CalPERS adopted a policy in March 2005 of spreading investment gains and losses over 15 years, up from the previous three years and more than double the industry standard for actuarial “smoothing” of three to seven years.
“This plan will help end the whiplash employers experience when contribution rates dramatically increase and decrease year to year,” the CalPERS board president, Rob Feckner, said in a news release.
After losing a quarter of its assets during the 2008 stock market crash, CalPERS briefly expanded the actuarial “corridor” for valuing assets, allowing a three-year phase in of a rate increase to help cover the losses, which will be paid off over 30 years.
In February of last year CalPERS adopted a policy that requires a rate increase for state and school plans if cash flows hamper hitting either of two funding levels by 2042 — an increase of 15 percent or a level of 75 percent.
It’s the failure to push for full funding, the contributions needed to cover 100 percent of future obligations, that is criticized by the head of the group working on a pension reform initiative.
“In setting its state contribution rates, CalPERS brazenly assumes that it does not need to eliminate the pension fund deficits, intentionally leaving unconscionable deficits that range from 13 percent to 25 percent … in 2042,” Pellisier said in a newspaper article.
It’s a violation of the “fiduciary” duty of the CalPERS board to protect pensions promised workers, Pellisier said, comparing it to an “extremely easy payment plan” that only pays off half of a 30-year home mortgage.
A study issued last year by the Pew Center, which found that state pension funds had a “$1 trillion gap” before the full impact of the market crash, said part of the problem is that states “shortchanged their pension plans in both good times and bad.”
A rule of thumb is that pension funding should not drop below 80 percent. A complication is that CalPERS uses the market value of assets, an offset for the radical 15-year smoothing, which tends to be lower than the actuarial value used by most funds.
“Based on our current market value of assets, $231 billion, our funded status is approaching 70 percent,” said Brad Pacheco, a CalPERS spokesman. The CalPERS fund dropped to $160 billion in March 2009 after peaking at $260 billion in the fall of 2007.

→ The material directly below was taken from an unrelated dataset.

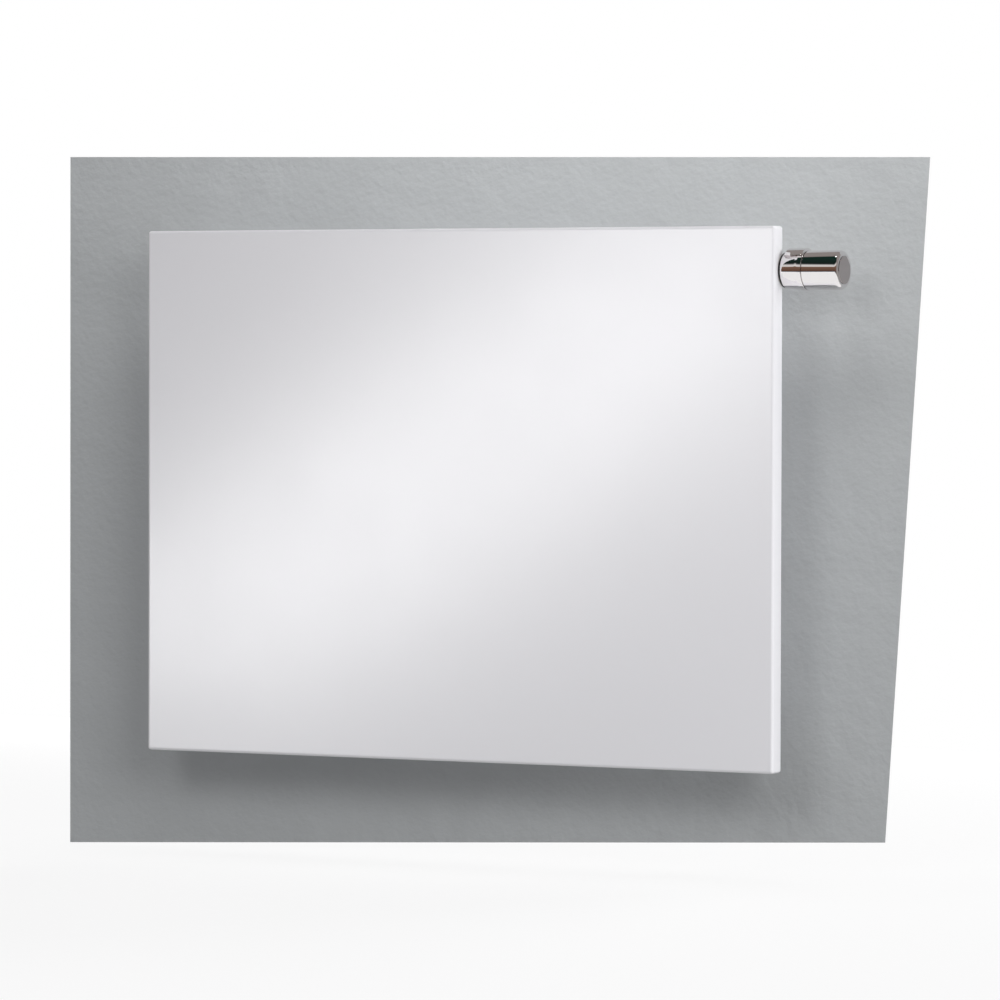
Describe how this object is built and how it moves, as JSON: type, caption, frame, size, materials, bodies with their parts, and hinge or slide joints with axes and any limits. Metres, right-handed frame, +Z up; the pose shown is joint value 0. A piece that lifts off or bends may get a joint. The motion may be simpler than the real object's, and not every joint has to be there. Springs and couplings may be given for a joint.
{
  "type": "radiator with valve",
  "caption": "Flat-fronted steel panel radiator with a built-in valve, a chrome thermostatic head, sprung wall brackets and bottom pipe connections.",
  "frame": {"origin": "on the wall, at mid length, level with the bottom edge of the front plate", "axes": "+X along the wall to the valve's side, -Y into the room, +Z up; Y = 0 is the face of the wall"},
  "size_m": [0.8715, 0.1, 0.6],
  "materials": {
    "white_enamel": "satin white powder coat",
    "chrome": "polished chrome plate",
    "brass": "turned brass",
    "nickel": "nickel plate on brass",
    "steel": "zinc-plated steel",
    "black_rubber": "matt black rubber",
    "white_plastic": "moulded white plastic",
    "grey_plastic": "moulded grey plastic",
    "copper": "drawn copper"
  },
  "bodies": {
    "radiator": {"front_plate": "white_enamel", "plate_tab_top_left": "white_enamel", "plate_tab_top_right": "white_enamel", "plate_tab_bottom_left": "white_enamel", "plate_tab_bottom_right": "white_enamel", "water_panel_front_shell": "white_enamel", "water_panel_rear_shell": "white_enamel", "convector_left": "white_enamel", "convector_middle": "white_enamel", "convector_right": "white_enamel", "vent_socket": "white_enamel", "vent_plug": "nickel", "vent_o_ring": "black_rubber", "drain_socket": "white_enamel", "drain_plug": "nickel", "drain_o_ring": "black_rubber", "supply_nipple": "nickel", "return_nipple": "nickel", "riser_pipe": "white_enamel", "return_elbow": "white_enamel", "connection_bridge": "steel", "valve_housing": "white_enamel", "valve_insert": "brass", "insert_o_ring": "black_rubber", "valve_spring": "steel", "gland_nut": "brass", "union_nut": "nickel", "base_gasket": "black_rubber", "base_sleeve": "chrome", "inner_guide": "white_plastic", "sensor_spring": "steel", "bracket_rail_left": "steel", "bracket_rail_right": "steel", "foot_insert_left": "grey_plastic", "foot_insert_right": "grey_plastic", "catch_rivet_left": "steel", "catch_rivet_right": "steel", "catch_spring_left": "steel", "catch_spring_right": "steel"},
    "grip": {"grip": "chrome", "end_disc": "chrome"},
    "sensor_train": {"sensor_carrier": "grey_plastic", "sensor": "copper"},
    "valve_stem": {"push_rod": "steel", "valve_spindle": "steel", "valve_plug": "black_rubber"},
    "preset_ring": {"preset_ring": "grey_plastic"},
    "vent_spout": {"vent_spout": "white_plastic"},
    "vent_screw": {"vent_screw": "brass"},
    "catch_left": {"catch_left": "steel", "catch_shoe_left": "grey_plastic"},
    "catch_right": {"catch_right": "steel", "catch_shoe_right": "grey_plastic"}
  },
  "joints": [
    {"name": "grip_turn", "type": "hinge", "parent": "radiator", "child": "grip", "pos_m": [0.45, -0.072, 0.5515], "axis": [1, 0, 0], "range_deg": [-150, 150]},
    {"name": "sensor_travel", "type": "slide", "parent": "radiator", "child": "sensor_train", "axis": [1, 0, 0], "range_m": [-0.00125, 0.00125]},
    {"name": "valve_lift", "type": "slide", "parent": "sensor_train", "child": "valve_stem", "axis": [1, 0, 0], "range_m": [-0.0006, 0], "stiffness_N_per_m": 400, "deforming": ["valve_spring", "sensor_spring"]},
    {"name": "preset_turn", "type": "hinge", "parent": "radiator", "child": "preset_ring", "pos_m": [0.41, -0.072, 0.5515], "axis": [1, 0, 0], "range_deg": [0, 300]},
    {"name": "vent_spout_turn", "type": "hinge", "parent": "radiator", "child": "vent_spout", "pos_m": [-0.386, -0.072, 0.5515], "axis": [-1, 0, 0], "continuous": true},
    {"name": "vent_screw_turn", "type": "hinge", "parent": "radiator", "child": "vent_screw", "pos_m": [-0.386, -0.072, 0.5515], "axis": [-1, 0, 0], "range_deg": [0, 360]},
    {"name": "catch_lift_left", "type": "slide", "parent": "radiator", "child": "catch_left", "axis": [0, 0, 1], "range_m": [0, 0.008], "stiffness_N_per_m": 600, "springref_m": -0.008, "deforming": ["catch_spring_left"]},
    {"name": "catch_lift_right", "type": "slide", "parent": "radiator", "child": "catch_right", "axis": [0, 0, 1], "range_m": [0, 0.008], "stiffness_N_per_m": 600, "springref_m": -0.008, "deforming": ["catch_spring_right"]}
  ],
  "couplings": [
    {"joint": "sensor_travel", "follows": "grip_turn", "m_per_rad": 0.000458}
  ]
}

The state contribution to CalPERS, $3.3 billion last year and $3.8 billion this fiscal year, is expected in Gov. Brown’s proposed budget to be $4.1 billion next year ($2.4 billion from the deficit-ridden general fund and the rest from special funds).
Another way of looking at CalPERS is a comparison with the California State Teachers Retirement System. It’s a rare California public pension with contribution rates set not by a labor-friendly board, but instead by the Legislature.
The Legislature allowed the CalSTRS funding level to drop to about 30 percent during the 1970s. After a long stock market boom, CalSTRS funding exceeded 100 percent around 2000, when a half dozen bills cut contributions and increased benefits.
Now CalSTRS, about 78 percent funded in June 2009 using the actuarial asset value, needs a contribution increase of $3.8 billion a year to be fully in 30 years. Without a contribution increase, CalSTRS is expected to run out of money in three decades.
At the pension “boot camp” for local government officials, the pension consultant, Miller, said the Governmental Accounting Standards Board is expected to recommend that pension “unfunded liabilities” be paid off in 15 years, not the current 30 years.
“We will be converting a 30-year mortgage into a 15-year mortgage when we finally step up to the realization that we have to pay for these pension promises during the lifetime of those employees before they retire,” said Miller. “Otherwise they are truly kicking the can to our children and to our grandchildren.”